--- Short task ---
Only the number is wanted: count the lines that contain "limits".

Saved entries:
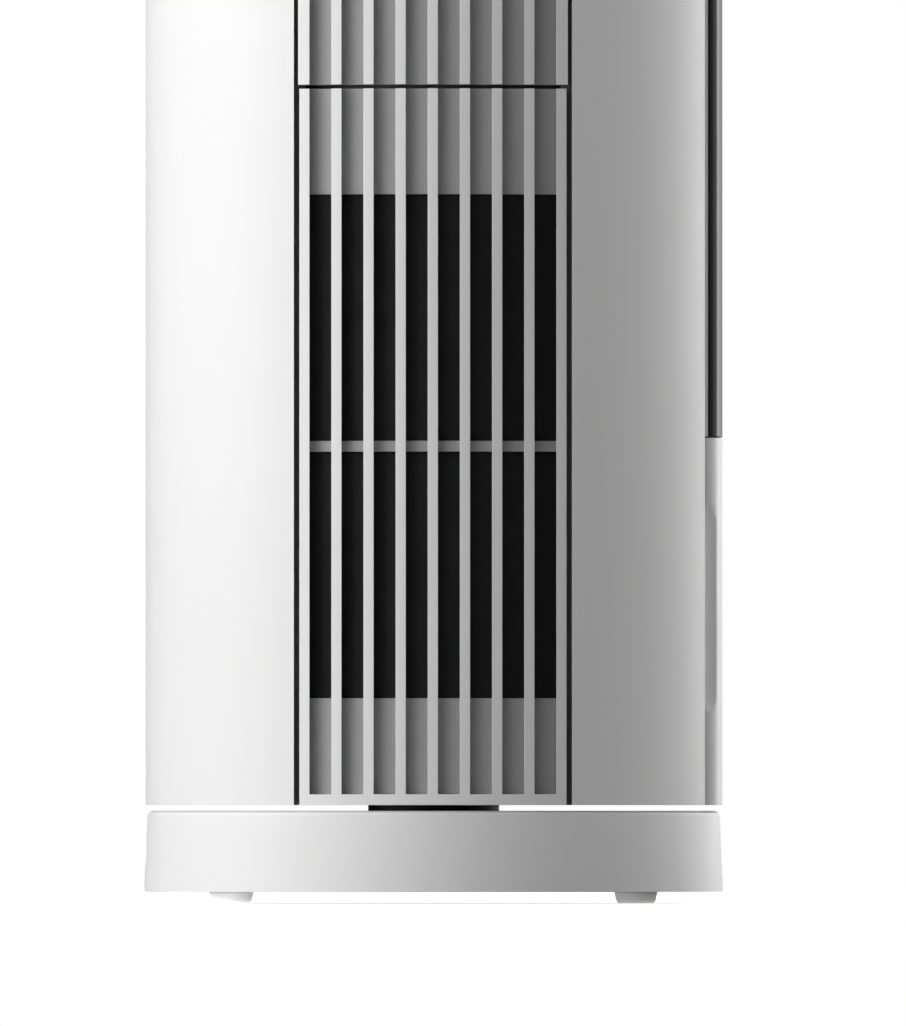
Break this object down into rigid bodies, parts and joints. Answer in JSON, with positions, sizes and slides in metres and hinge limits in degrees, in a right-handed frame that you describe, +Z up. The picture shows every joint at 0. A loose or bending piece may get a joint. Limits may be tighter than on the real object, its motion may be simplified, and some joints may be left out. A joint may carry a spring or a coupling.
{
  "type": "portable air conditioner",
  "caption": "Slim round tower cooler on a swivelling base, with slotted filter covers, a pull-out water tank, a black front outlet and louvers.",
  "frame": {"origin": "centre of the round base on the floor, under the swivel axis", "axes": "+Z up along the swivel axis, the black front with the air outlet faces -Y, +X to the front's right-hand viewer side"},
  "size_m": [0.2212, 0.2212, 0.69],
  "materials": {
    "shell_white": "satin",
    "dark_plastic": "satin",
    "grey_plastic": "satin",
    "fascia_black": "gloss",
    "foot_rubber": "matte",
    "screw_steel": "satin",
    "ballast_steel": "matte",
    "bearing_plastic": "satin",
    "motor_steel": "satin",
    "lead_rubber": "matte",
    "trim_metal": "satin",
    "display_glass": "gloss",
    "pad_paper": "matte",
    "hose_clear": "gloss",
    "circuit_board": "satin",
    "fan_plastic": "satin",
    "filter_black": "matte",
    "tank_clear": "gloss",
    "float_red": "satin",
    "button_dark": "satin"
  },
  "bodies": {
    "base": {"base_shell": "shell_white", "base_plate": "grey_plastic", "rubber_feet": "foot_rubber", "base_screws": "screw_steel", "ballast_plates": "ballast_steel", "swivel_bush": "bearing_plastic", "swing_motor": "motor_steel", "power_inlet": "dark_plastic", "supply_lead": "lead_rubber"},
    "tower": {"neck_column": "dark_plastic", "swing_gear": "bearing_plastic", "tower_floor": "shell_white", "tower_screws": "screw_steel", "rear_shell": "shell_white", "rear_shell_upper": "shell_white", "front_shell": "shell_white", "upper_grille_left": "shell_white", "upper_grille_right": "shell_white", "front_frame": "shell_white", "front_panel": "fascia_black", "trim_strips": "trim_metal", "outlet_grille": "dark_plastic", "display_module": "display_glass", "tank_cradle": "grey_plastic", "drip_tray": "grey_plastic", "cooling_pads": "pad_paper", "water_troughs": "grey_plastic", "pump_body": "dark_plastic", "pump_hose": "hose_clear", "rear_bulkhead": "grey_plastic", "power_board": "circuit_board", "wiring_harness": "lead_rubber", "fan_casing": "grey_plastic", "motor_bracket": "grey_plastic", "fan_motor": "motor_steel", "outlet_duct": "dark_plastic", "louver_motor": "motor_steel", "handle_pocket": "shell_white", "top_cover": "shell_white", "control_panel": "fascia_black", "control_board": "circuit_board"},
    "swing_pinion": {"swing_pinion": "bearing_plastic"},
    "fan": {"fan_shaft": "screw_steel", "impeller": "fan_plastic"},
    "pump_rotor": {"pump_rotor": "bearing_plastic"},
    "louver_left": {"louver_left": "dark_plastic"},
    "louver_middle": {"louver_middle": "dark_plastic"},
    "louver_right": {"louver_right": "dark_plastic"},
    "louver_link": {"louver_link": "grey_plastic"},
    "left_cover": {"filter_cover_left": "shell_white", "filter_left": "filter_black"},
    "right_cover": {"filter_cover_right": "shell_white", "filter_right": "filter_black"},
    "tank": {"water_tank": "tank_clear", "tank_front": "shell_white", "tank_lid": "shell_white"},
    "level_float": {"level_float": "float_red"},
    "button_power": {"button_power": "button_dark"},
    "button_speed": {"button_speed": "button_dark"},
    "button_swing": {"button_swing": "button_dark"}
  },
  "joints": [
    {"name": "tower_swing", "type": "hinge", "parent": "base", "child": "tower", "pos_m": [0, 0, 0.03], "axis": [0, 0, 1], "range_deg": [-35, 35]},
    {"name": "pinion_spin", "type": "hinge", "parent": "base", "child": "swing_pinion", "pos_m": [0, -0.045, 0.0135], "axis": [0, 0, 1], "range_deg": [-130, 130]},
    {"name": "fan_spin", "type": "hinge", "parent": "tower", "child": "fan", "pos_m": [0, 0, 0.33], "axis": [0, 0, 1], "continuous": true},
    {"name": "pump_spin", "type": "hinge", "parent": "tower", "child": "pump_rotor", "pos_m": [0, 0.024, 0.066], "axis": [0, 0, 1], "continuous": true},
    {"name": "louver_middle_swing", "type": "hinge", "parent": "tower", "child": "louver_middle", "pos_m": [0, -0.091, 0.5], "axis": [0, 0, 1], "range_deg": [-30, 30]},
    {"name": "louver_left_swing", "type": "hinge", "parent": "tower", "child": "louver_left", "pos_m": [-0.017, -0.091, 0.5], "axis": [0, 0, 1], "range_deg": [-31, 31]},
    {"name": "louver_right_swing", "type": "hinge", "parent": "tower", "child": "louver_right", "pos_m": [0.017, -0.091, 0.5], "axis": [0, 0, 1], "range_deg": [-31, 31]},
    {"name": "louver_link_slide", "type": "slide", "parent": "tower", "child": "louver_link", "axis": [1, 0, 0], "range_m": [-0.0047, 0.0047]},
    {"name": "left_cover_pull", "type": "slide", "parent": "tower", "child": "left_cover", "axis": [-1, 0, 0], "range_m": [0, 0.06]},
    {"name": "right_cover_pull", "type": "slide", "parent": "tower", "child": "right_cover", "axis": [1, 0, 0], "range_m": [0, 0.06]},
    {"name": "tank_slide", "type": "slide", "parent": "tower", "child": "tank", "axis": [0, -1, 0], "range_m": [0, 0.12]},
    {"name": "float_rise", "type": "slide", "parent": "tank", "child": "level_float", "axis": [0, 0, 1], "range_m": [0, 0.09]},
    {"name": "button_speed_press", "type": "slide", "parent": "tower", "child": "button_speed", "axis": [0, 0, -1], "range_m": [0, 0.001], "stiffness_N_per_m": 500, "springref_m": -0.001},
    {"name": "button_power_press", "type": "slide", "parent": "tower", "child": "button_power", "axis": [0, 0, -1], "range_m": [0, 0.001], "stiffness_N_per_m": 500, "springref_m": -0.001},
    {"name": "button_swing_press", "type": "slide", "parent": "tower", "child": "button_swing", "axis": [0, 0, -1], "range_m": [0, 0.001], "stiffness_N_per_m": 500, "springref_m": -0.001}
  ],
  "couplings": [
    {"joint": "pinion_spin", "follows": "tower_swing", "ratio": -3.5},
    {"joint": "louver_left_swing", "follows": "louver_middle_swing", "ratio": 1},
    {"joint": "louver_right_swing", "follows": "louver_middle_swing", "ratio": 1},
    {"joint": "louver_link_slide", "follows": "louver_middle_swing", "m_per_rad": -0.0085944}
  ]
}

---

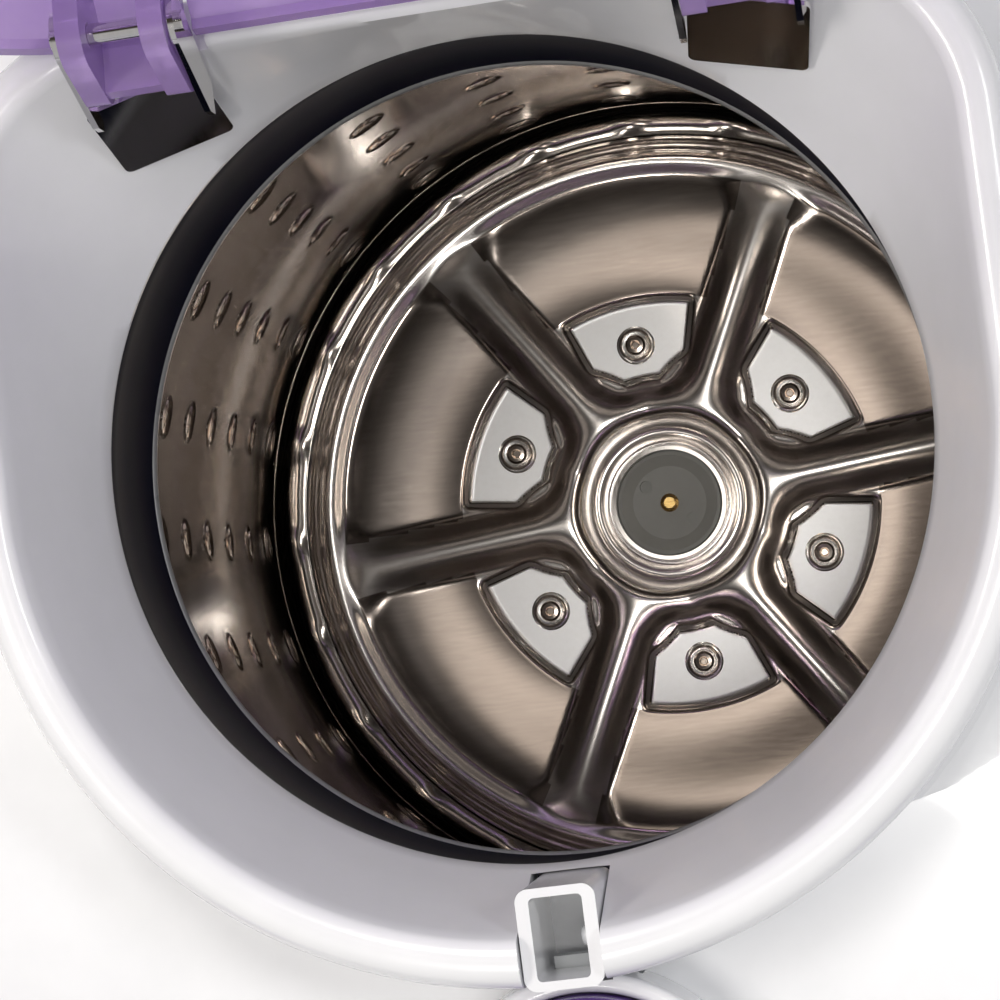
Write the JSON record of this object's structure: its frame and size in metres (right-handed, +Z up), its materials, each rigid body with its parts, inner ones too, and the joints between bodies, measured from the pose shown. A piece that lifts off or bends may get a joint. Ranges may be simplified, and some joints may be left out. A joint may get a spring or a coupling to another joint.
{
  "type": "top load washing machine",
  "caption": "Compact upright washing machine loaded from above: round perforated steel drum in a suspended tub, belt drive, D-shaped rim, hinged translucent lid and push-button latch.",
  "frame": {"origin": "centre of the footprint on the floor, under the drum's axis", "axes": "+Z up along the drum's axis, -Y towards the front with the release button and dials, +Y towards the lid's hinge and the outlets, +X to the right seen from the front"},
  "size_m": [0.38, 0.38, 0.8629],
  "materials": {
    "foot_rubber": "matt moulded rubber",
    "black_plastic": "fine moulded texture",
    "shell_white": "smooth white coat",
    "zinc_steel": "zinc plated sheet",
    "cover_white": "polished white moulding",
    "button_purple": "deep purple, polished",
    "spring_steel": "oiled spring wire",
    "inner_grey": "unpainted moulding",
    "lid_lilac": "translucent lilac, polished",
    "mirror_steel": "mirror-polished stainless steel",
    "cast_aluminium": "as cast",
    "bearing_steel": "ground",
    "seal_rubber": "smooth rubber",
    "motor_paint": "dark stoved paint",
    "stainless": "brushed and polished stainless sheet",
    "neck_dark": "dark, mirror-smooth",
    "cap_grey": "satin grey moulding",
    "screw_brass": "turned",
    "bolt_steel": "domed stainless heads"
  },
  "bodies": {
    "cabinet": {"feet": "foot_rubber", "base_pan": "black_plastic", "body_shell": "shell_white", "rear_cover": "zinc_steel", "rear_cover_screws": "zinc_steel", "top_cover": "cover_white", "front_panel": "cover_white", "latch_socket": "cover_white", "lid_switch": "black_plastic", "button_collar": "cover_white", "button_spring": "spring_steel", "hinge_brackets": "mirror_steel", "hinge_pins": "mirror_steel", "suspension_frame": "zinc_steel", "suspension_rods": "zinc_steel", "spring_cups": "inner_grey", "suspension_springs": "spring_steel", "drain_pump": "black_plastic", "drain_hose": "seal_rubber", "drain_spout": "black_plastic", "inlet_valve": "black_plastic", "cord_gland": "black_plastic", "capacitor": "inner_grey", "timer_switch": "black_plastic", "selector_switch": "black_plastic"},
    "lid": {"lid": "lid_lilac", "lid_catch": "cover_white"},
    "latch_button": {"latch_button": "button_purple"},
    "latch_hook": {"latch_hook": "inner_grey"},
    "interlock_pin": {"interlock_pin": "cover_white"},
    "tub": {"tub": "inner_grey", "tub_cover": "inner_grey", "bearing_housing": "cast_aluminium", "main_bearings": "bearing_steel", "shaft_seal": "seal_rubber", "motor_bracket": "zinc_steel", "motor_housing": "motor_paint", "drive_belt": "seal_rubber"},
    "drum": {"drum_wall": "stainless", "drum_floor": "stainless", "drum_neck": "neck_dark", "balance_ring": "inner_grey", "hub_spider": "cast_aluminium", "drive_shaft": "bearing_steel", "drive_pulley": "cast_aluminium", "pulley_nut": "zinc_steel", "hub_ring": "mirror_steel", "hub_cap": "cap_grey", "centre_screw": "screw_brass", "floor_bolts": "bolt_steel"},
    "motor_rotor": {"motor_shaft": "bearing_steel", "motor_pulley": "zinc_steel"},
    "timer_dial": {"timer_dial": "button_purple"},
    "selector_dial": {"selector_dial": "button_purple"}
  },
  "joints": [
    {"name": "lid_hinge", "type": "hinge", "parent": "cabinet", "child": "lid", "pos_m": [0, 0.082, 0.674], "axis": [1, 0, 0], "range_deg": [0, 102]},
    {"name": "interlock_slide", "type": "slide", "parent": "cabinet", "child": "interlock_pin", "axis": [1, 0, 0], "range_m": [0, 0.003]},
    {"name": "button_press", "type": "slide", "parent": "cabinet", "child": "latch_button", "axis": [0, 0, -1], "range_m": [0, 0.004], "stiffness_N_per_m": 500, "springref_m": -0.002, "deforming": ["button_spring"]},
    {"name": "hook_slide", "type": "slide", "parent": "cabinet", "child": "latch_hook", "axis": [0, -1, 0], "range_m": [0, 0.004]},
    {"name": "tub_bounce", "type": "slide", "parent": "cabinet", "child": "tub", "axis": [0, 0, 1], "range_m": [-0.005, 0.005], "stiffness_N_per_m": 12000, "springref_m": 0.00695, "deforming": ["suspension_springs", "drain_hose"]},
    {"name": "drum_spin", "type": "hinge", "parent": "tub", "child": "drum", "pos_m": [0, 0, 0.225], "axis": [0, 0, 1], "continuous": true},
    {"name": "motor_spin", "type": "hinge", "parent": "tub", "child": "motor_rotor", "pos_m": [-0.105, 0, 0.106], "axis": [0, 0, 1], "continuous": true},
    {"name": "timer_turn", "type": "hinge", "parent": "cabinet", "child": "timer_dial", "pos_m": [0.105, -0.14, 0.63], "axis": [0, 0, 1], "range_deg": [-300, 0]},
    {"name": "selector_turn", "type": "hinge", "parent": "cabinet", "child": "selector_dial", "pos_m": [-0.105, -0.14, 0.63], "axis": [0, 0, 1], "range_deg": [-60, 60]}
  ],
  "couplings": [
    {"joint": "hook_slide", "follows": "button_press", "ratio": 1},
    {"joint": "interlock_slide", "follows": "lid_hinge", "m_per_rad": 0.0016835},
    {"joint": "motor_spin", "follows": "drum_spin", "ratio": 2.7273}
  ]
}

...

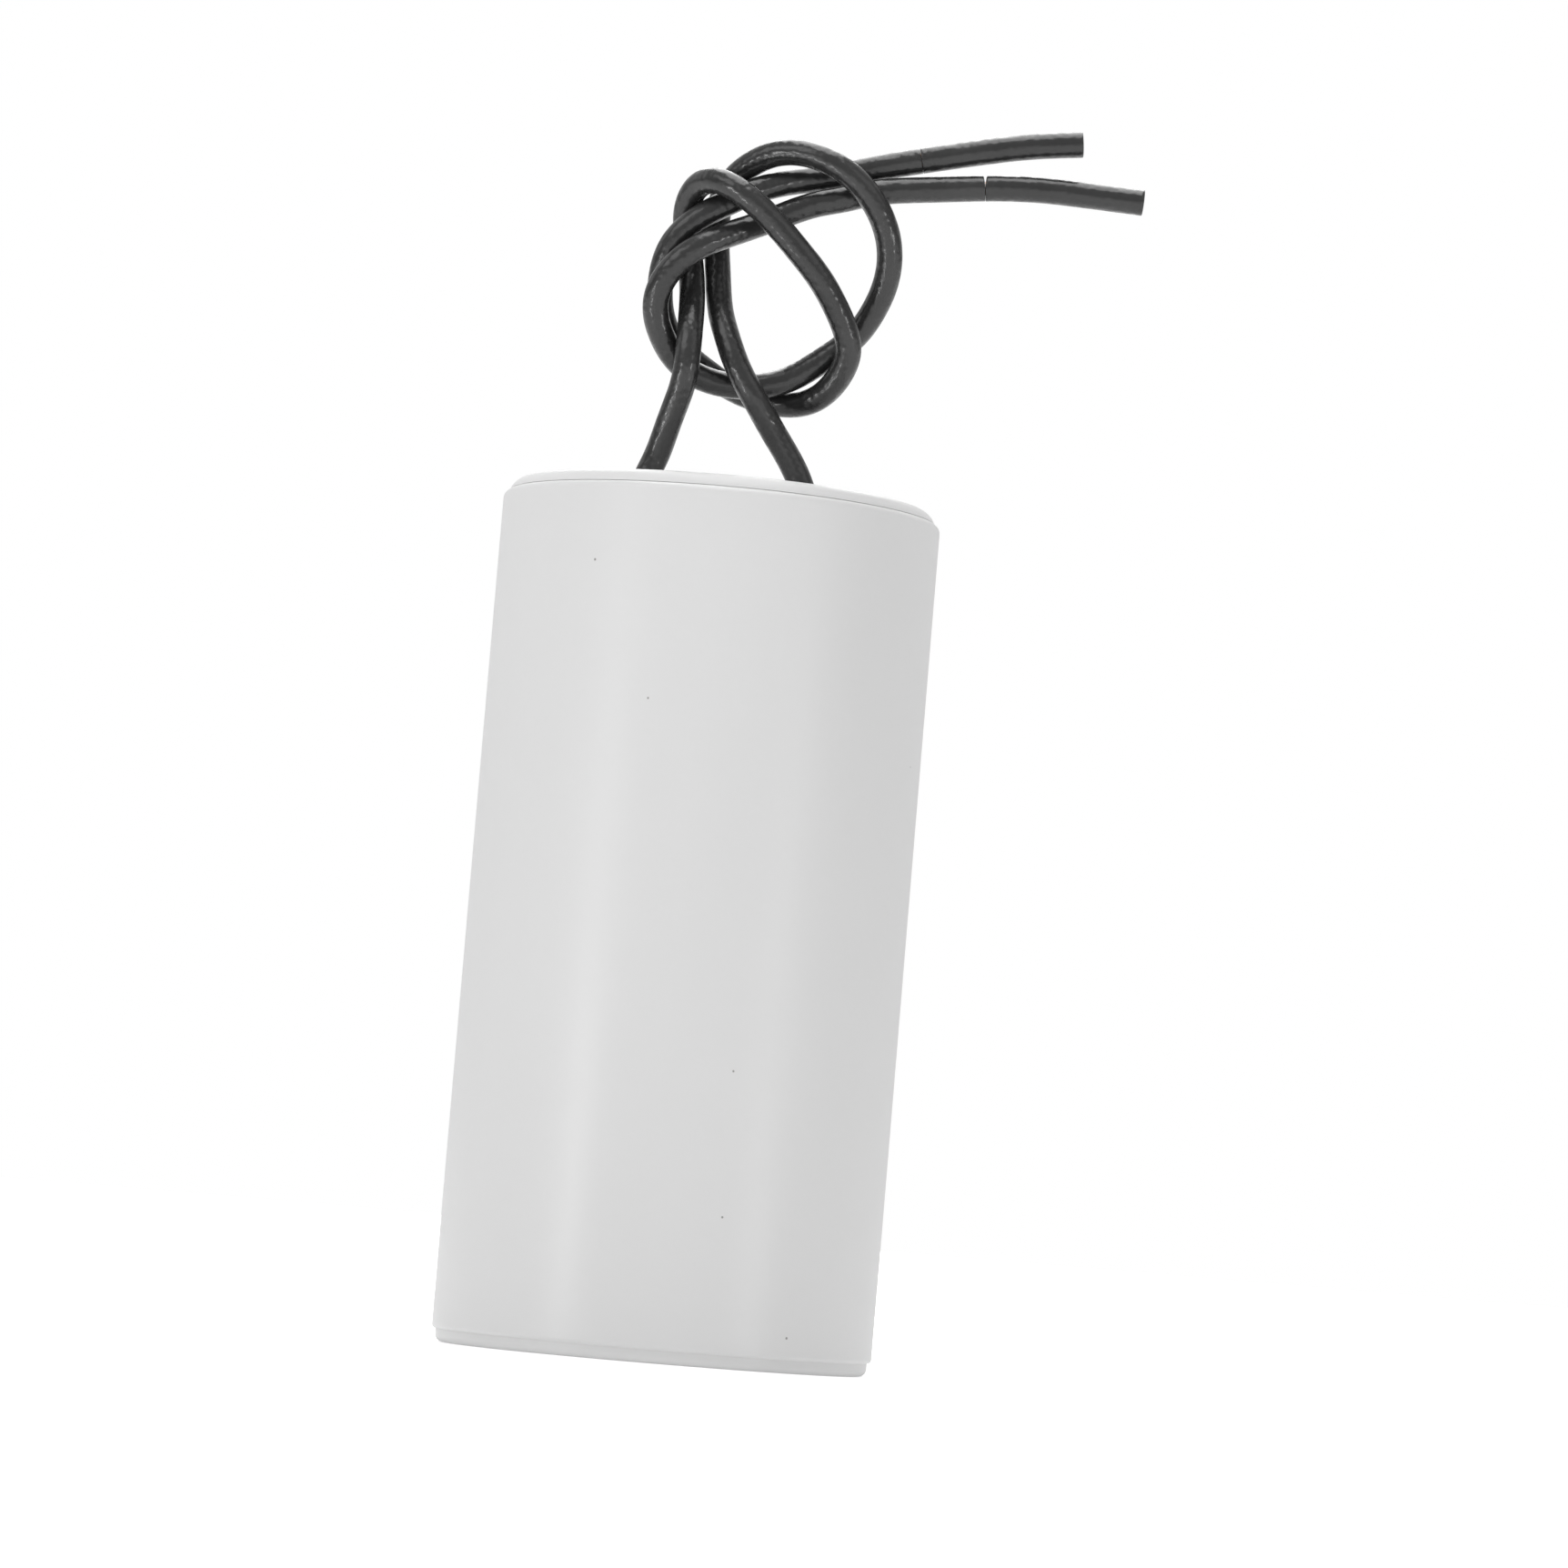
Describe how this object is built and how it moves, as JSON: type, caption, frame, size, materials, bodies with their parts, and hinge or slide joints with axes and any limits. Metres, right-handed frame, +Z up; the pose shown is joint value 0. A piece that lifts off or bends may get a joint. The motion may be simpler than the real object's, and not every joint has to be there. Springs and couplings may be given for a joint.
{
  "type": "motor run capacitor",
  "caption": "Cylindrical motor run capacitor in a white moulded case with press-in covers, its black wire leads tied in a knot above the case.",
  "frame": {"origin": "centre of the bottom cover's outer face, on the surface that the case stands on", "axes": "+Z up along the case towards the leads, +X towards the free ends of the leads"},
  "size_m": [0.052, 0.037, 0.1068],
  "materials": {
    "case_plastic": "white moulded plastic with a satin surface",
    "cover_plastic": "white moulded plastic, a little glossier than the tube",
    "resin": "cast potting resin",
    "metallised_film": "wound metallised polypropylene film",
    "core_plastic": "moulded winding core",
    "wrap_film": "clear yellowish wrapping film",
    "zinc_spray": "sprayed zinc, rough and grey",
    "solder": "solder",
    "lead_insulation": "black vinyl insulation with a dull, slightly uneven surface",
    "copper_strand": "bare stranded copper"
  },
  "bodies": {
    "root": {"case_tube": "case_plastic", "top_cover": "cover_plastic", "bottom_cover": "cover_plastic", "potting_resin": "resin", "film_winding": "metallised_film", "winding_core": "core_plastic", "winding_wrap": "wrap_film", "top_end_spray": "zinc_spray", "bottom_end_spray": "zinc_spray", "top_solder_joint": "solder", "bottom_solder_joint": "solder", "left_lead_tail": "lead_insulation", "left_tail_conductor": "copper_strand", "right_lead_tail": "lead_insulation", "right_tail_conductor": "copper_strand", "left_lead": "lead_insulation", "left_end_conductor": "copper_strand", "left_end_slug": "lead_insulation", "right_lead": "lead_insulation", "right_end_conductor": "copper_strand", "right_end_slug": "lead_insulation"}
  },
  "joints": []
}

--- Problem solution ---
2